Cut Trees For More Wildlife

Mature forests offer little in the way of cover and food. Sure, they may have mast-bearing trees like oaks and hickories, but nuts only provide a food source for a couple of months each year, assuming they even produce a mast crop.

That’s why a chainsaw can be wildlife’s best friend. By cutting some trees, more sunlight reaches the forest floor. That, in turn, stimulates an entirely new plant community that serves as a buffet for the critters that call your woods home. Depending how aggressive your timber management plan is, that new growth can include everything from native grasses and fruit-bearing shrubs to tender vines and young trees.

Sound timber management involves careful selection of the right trees. Generally, the least beneficial trees should be removed. Sweetgums, poplars, maples and a handful of other species provide little benefit to wildlife. What’s more, they take up valuable and limited resources like moisture, sunlight and nutrients from the good trees.

That’s not to say some trees that don’t produce a valuable food don’t have a place in your forest. Some evergreens — cedars, for example — are an important food source for deer in northern states. Without them, deer would have little to eat during the most extreme parts of winter. Dead trees of almost any variety provide food for woodpeckers.

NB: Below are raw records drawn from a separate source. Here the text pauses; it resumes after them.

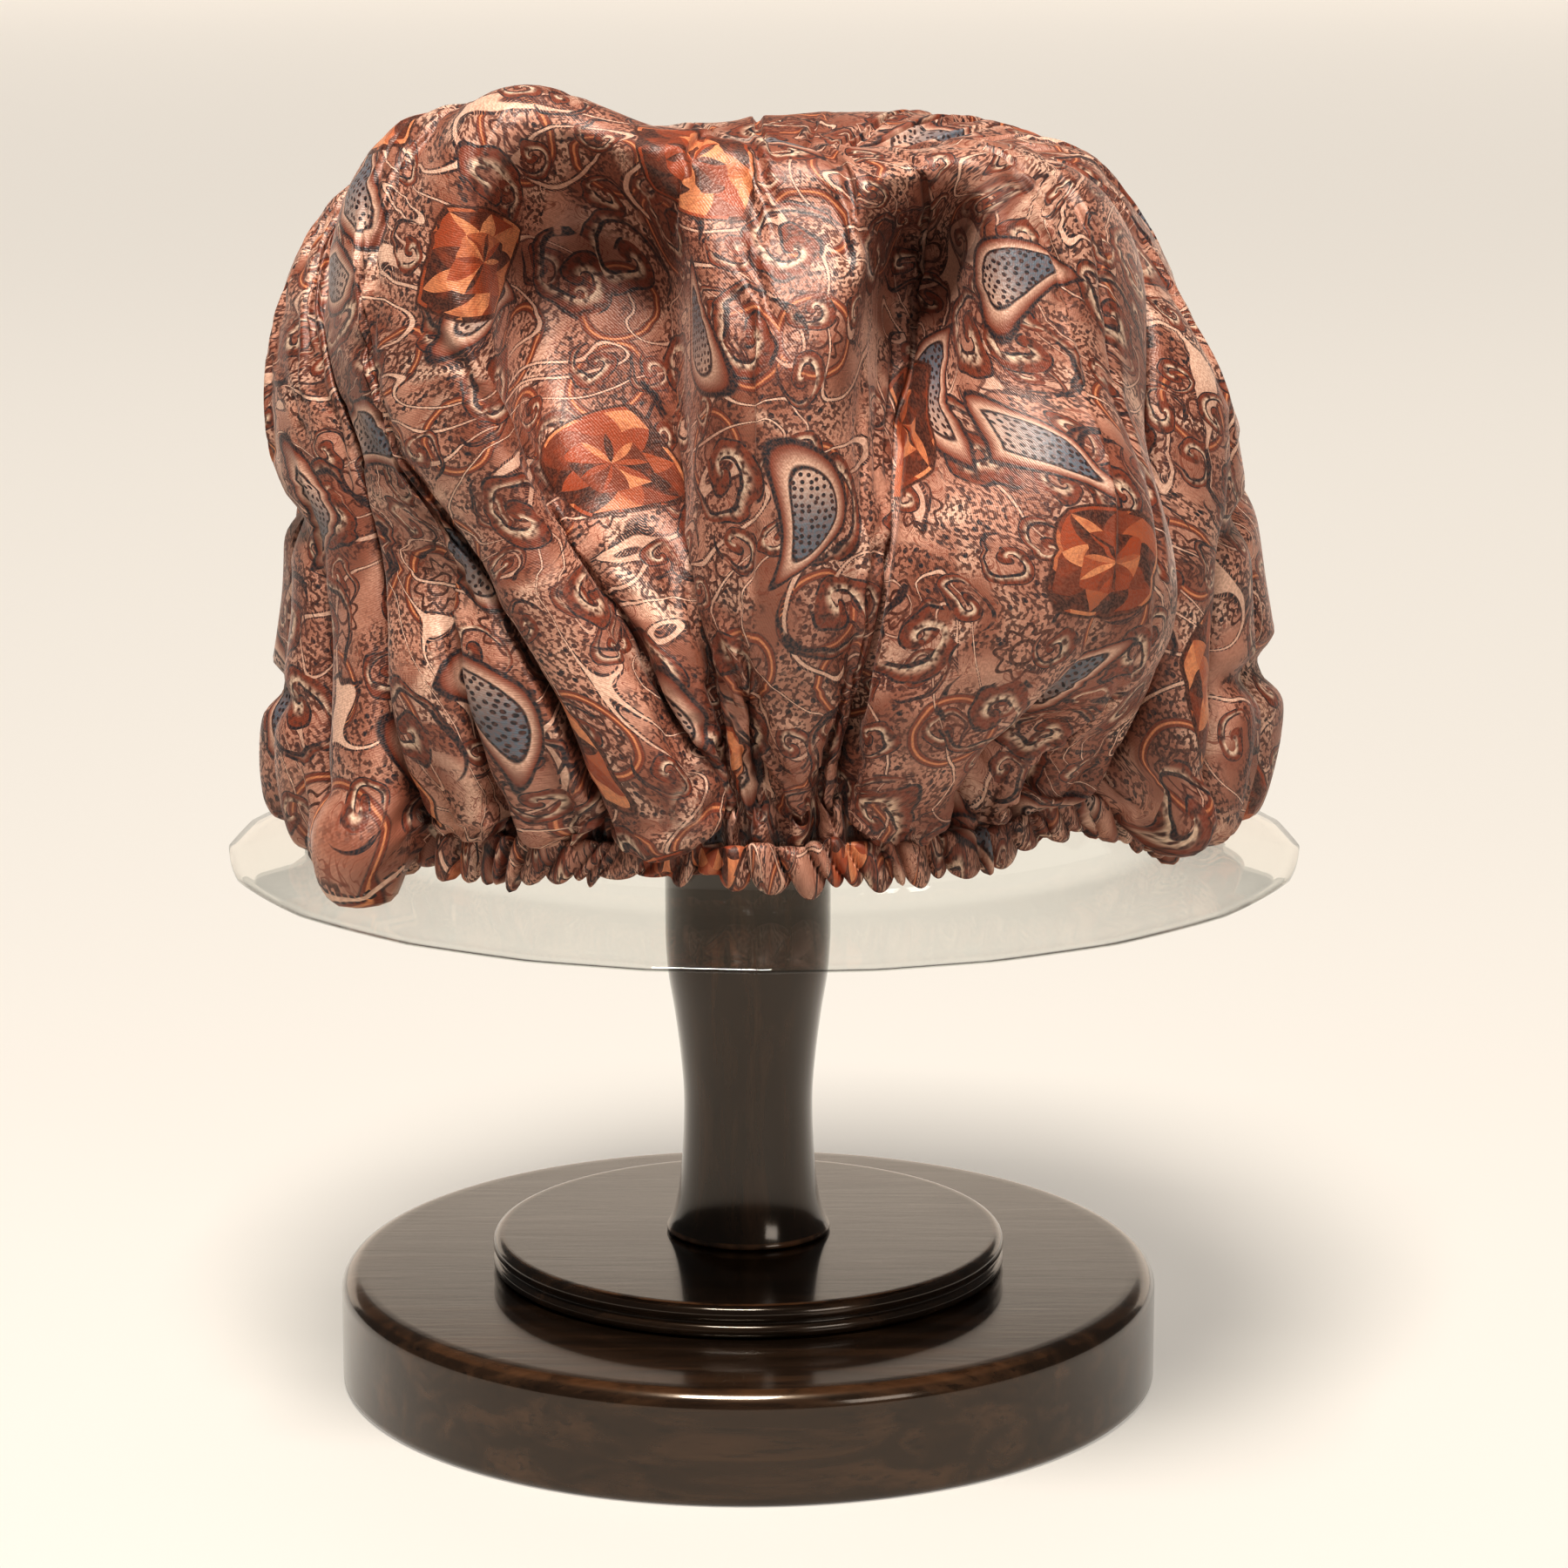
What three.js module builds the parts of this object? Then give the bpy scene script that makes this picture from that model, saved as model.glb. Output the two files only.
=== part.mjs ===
import * as THREE from 'three';

// A silk sleep bonnet on the stand that holds it: a turned wooden base and post,
// with a clear former that fills the bonnet. Millimetres, +Z up, the front faces -Y,
// and the origin is the middle of the base's underside.

// Gap between two pieces that touch on the real object.
const SEAT_GAP = 0.3;

// Wooden stand
const BASE_RADIUS = 100;
const BASE_HEIGHT = 27;
const BASE_EDGE_ROUND = 4.4;
const TIER_BOTTOM = BASE_HEIGHT + SEAT_GAP;
const TIER_TOP = 35.3;
const TIER_FLAT_RADIUS = 60.6;
const TIER_BEAD_RADIUS = 62.8;
const TIER_GROOVE_RADIUS = 61.2;
const POST_FOOT = TIER_TOP + SEAT_GAP;
const POST_SHAFT_RADIUS = 20.1;
const POST_TOP_CHAMFER = 2;
const STAND_SIDES = 60;
const POST_SIDES = 36;

// Waisted lower part of the post.
const POST_WAIST = [
  { height: 36.4, radius: 20.1 },
  { height: 40, radius: 18.5 },
  { height: 46, radius: 17.1 },
  { height: 56, radius: 16.1 },
  { height: 69, radius: 15.7 },
  { height: 80, radius: 16.5 },
  { height: 91, radius: 17.9 },
  { height: 101, radius: 19.5 },
  { height: 110, radius: POST_SHAFT_RADIUS },
];

// Clear former: a thin domed wall with a flared brim, open below. It and the bonnet
// stand a little to the right of the post's axis.
const FORMER_SHIFT_X = 4;
const FORMER_WALL = 0.9;
const FORMER_SIDES = 48;
const BRIM_RADIUS = 129.2;
const BRIM_EDGE_HEIGHT = 132.8;
const BRIM_INNER_RADIUS = 101;
const BRIM_INNER_HEIGHT = 140;
const DOME = [
  { radius: 99.4, height: 142 },
  { radius: 98.4, height: 152 },
  { radius: 96.3, height: 173 },
  { radius: 93, height: 197 },
  { radius: 88, height: 222 },
  { radius: 80, height: 245 },
  { radius: 68.5, height: 265.5 },
  { radius: 53, height: 279.5 },
  { radius: 34, height: 287.5 },
  { radius: 14, height: 290.6 },
  { radius: 0, height: 291 },
];

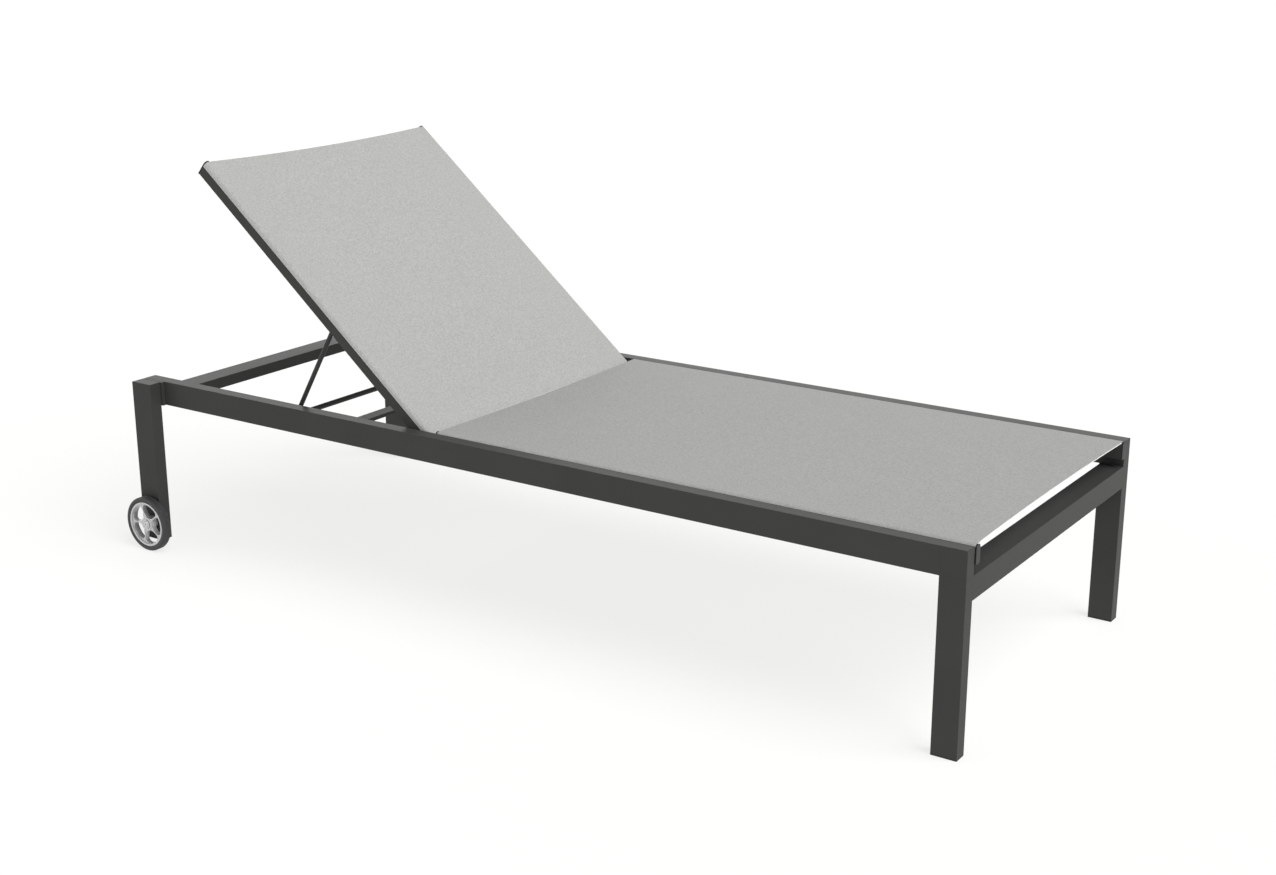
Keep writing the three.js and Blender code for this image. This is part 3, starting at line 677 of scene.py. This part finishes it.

Cutting big trees can be dangerous. And if you do cut some towering trees, what will you do with them? There’s certainly nothing wrong with leaving them on the ground. It can years, even decades, but the logs will eventually rot. The tops will too, but before they deteriorate, they will serve as big brush piles, which are great cover for a wide variety of birds and mammals.

The good news is that there is money in virtually every tree species. Talk to a logger. Even better, consult with a certified forester, preferably one who specializes in wildlife management. He can make management recommendations and he can organize and manage any timber harvest activity. You’ll not only create better wildlife habitat, you’ll make a little money, too.